Summary — Judgment of the Court (Fourth Chamber), 17 December 2015

  1. Questions referred for a preliminary ruling — Jurisdiction of the national court — Determination of the need for a preliminary ruling and the relevance of the questions referred — Questions concerning the validity of a EU law — No obligation for the Court to evaluate the validity of EU law on a ground relied on by one of the parties to the main proceedings which is not referred to by the referring court

    (Art. 267 TFEU)

  2. Common commercial policy — Protection against dumping — Circumvention — Extension of an antidumping duty — Validity of Regulation No 260/2013 — Adoption, after expiry of the antidumping duty, of a regulation retroactively extending that duty — Lawfulness — Conditions

    (Council Regulations No 1458/2007, No 1225/2009, Art. 13, and No 260/2013)

  3. Common commercial policy — Protection against dumping — Discretion of the institutions — Judicial review — Limits

    (Council Regulations No 1225/2009 and No 260/2013)

  4. Common commercial policy — Protection against dumping — Circumvention — Extension of the antidumping duty — Validity of Regulation No 260/2013 — Determination of whether there was a circumvention — Burden of proof on the Commission — Establishing a circumvention on the basis of a body of sufficiently consistent evidence — Lawfulness — Lack of a body of sufficiently consistent evidence — Invalidity of the agreement

    (Council Regulations No 1225/2009, Arts 13(3) and 18(1) and (6) and No 260/2013)

  1.  See the text of the decision.

    (see paras 36-38)

  2.  The validity of Council Implementing Regulation No 260/2013, extending the definitive anti-dumping duty imposed by Regulation No 1458/2007 on imports of gas-fuelled, non-refillable pocket flint lighters originating in the People’s Republic of China to imports of gas-fuelled, non-refillable pocket flint lighters consigned from the Socialist Republic of Vietnam whether declared as originating in the Socialist Republic of Vietnam or not, is not affected by the fact that Regulation No 260/2013 was adopted at a time when Regulation No 1458/2007 was no longer in force.

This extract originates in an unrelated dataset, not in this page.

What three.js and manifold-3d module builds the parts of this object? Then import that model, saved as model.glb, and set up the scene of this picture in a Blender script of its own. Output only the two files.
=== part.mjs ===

    In order to determine the scope of a provision of EU law, in this case Article 13 of Council Regulation (EC) No 1225/2009 on protection against dumped imports from countries not members of the European Community, the wording, context and objectives of that provision must all be taken into account.

    In that respect, Article 13 of Regulation No 1225/2009 must be interpreted as not precluding the adoption of a regulation extending anti-dumping measures at a time when those measures are no longer in force, on condition, first, that the extension concerns exclusively the period before those measures expired and, second, that registration of the imports concerned was ordered, in accordance with Articles 13(3) and 14(5) of Regulation No 1225/2009, or, as the case may be, that guarantees were required at the time when the investigation into the circumvention was initiated, in order to allow the retroactive application of the extended measures with effect from the date of that registration.

    (see paras 42, 55, 58, 59)

  3.  See the text of the decision.

    (see paras 61)

  4.  In the context of an investigation into the possible circumvention of antidumping measures imposed, it follows from Article 18 of Council Regulation (EC) No 1225/2009 on protection against dumped imports from countries not members of the European Community that it was not the intention of the EU legislature to establish a legal presumption making it possible to infer the existence of circumvention directly from the non-cooperation of the parties interested or concerned, and thereby exempting the EU institutions from any requirement to adduce proof. However, given that it is possible to make findings, even definitive findings, on the basis of the facts available and to treat a party who does not cooperate or does not cooperate fully less favourably than if it had cooperated, the EU institutions are authorised to conclude on the basis of a body of consistent evidence that there was a circumvention for the purposes of Article 13(1) of the Regulation No 1225/2009.

    On the basis of data available in accordance with Article 18 of Regulation No 1225/2009, it is stated in Council Implementing Regulation No 260/2013, extending the definitive anti-dumping duty imposed by Regulation No 1458/2007 on imports of gas-fuelled, non-refillable pocket flint lighters originating in the People’s Republic of China to imports of gas-fuelled, non-refillable pocket flint lighters consigned from the Socialist Republic of Vietnam whether declared as originating in the Socialist Republic of Vietnam or not, that the volume of imports of the product concerned from the People’s Republic of China (PRC) to the European Union was weak during 2007 and that the volume of imports of that product from Vietnam to the European Union strongly increased with effect from the same year. It is, by contrast, apparent from Regulation No 260/2013 that the exports of lighter parts from the PRC to Vietnam increased from 1999.

    It follows that it cannot validly be concluded that there was a link between, on the one hand, the increase in exports of lighter parts from the PRC to Vietnam and, on the other hand, the increase of imports of the product concerned to the European Union from Vietnam.

    In those circumstances, it cannot be held that the EU institutions relied on a body of sufficiently consistent evidence, enabling them to find that there was a circumvention, within the meaning of Article 13(1) of Regulation No 1225/2009. Regulation No 260/2013 must be declared invalid.